Banks and benchmarks

July 30, 2015 02:09 am | Updated 02:09 am IST

The burden on public sector banks posed by stressed assets is a matter of deep concern (“ >Benchmark for banks ”, July 29). With non-performing assets in public sector banks being pegged at over Rs.2.50 lakh crore and restructured advances consuming a whopping Rs.3 lakh odd crore, the burden can well be imagined. The main reason for this is government inaction as far as corporate-owed NPAs are concerned. It is a fact that the corporate sector is responsible for more than half the NPAs. On this, most unions in the banking industry have been demanding immediate action but to no avail.

J. Anantha Padmanabhan,

Tiruchi

As a retired public sector bank executive, I earnestly feel that no comparison should be made between nationalised banks and private ones as they are operate from different platforms.

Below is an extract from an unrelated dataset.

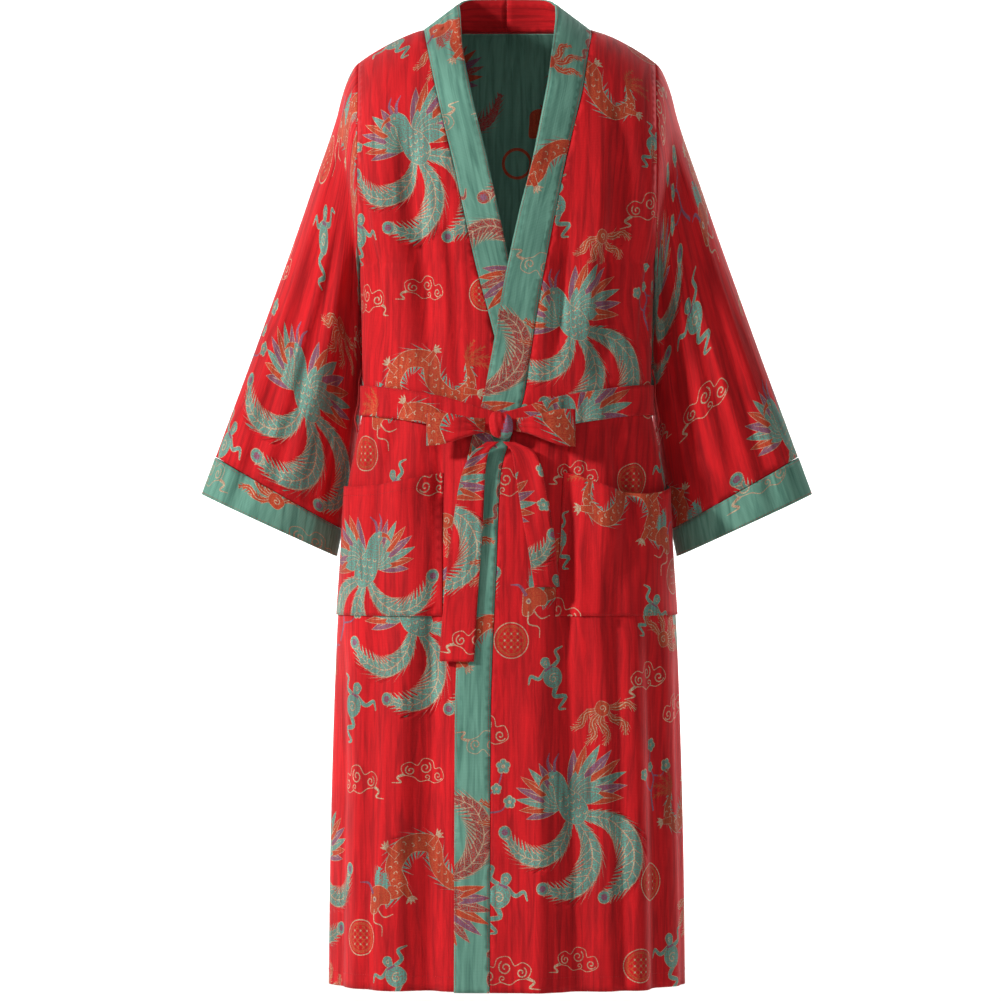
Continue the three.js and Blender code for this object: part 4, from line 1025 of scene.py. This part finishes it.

While the brick and mortar branch network that functions using a large workforce has been the base for PSU banks (in existence for more than half a century), most large-scale private banks came into being using the technology network, entailing a large operational reach and cost-efficiency. The government’s majority stake, an inability to make a distinction between management and ownership, a lack of objectives in leadership development and an unprofessional HR management are why it is futile to compare public banks with private ones.

R.S. Raghavan,

Bengaluru

Public banks may have helped industry in 2008 with liberal lending but it is a fact that the government’s stake in most public sector banks has been diluted and there is no compulsion to ‘lend recklessly’. The ‘feat’ of opening ‘Jan Dhan’ accounts is not something incredulous given the wide network of public banks and their workforce, which is 16 times more what it is in private banks. A culture of red-tapism and rampant bureaucracy still exists in the public sector banking system and it is the time to phase out these factors as they hinder growth.